Some evidence shows that there are few differences in impacts based on the number of instalments used to deliver a programme (UNICEF, 2017). Given that delivering assistance in one instalment is more cost-efficient and that no significant difference in impact was observed in the DRC, UNICEF’s report promotes a one-instalment operative strategy in the future for humanitarian multi-purpose cash transfer programming in the DRC (UNICEF, 2017). There are also strong arguments for integrating emergency transfers with established national social
transfer systems to drive efficiency and national responsibility for the response (ECHO, 2016).

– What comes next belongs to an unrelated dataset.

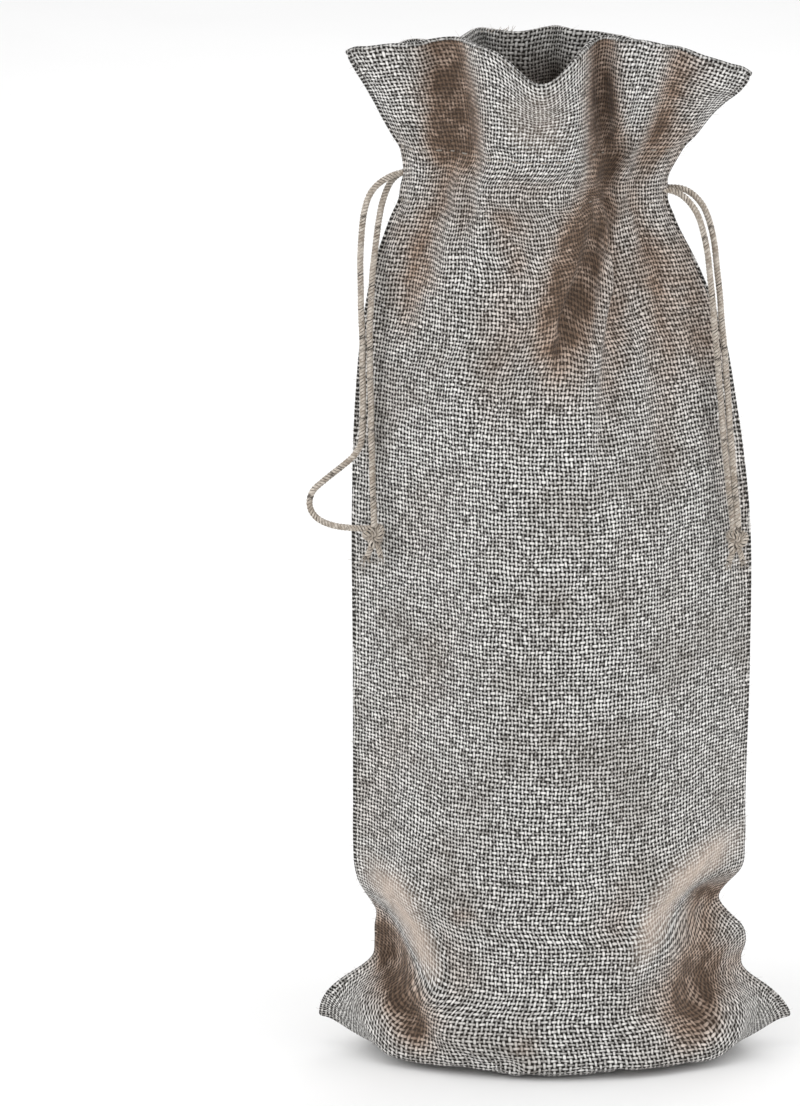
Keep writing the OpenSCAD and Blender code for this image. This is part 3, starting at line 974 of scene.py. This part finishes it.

The evidence reviewed also points to the limits of CBR; cash interventions are unable to tackle systemic issues around quality of service provision, education and largely also health (albeit they
can help cover costs of dealing with small ailments, or channel some resources into the WASH sector (ODI, 2017; UNCHR, 2018b). CBR cannot address legal and policy issues that often constrain livelihoods or access to services, particularly for refugees, such as the right to work or access to national health and education systems, CBR are also not a substitute for technical skills and support (UNCHR, 2018b). Example of when cash is insufficient can be Afghanistan, where the repatriation cash grant has catalysed investments in livelihoods for a small number of beneficiaries, and scarce and poorly paid livelihood opportunities were prompting further migration of male youth to Pakistan and elsewhere (UNCHR, 2018b).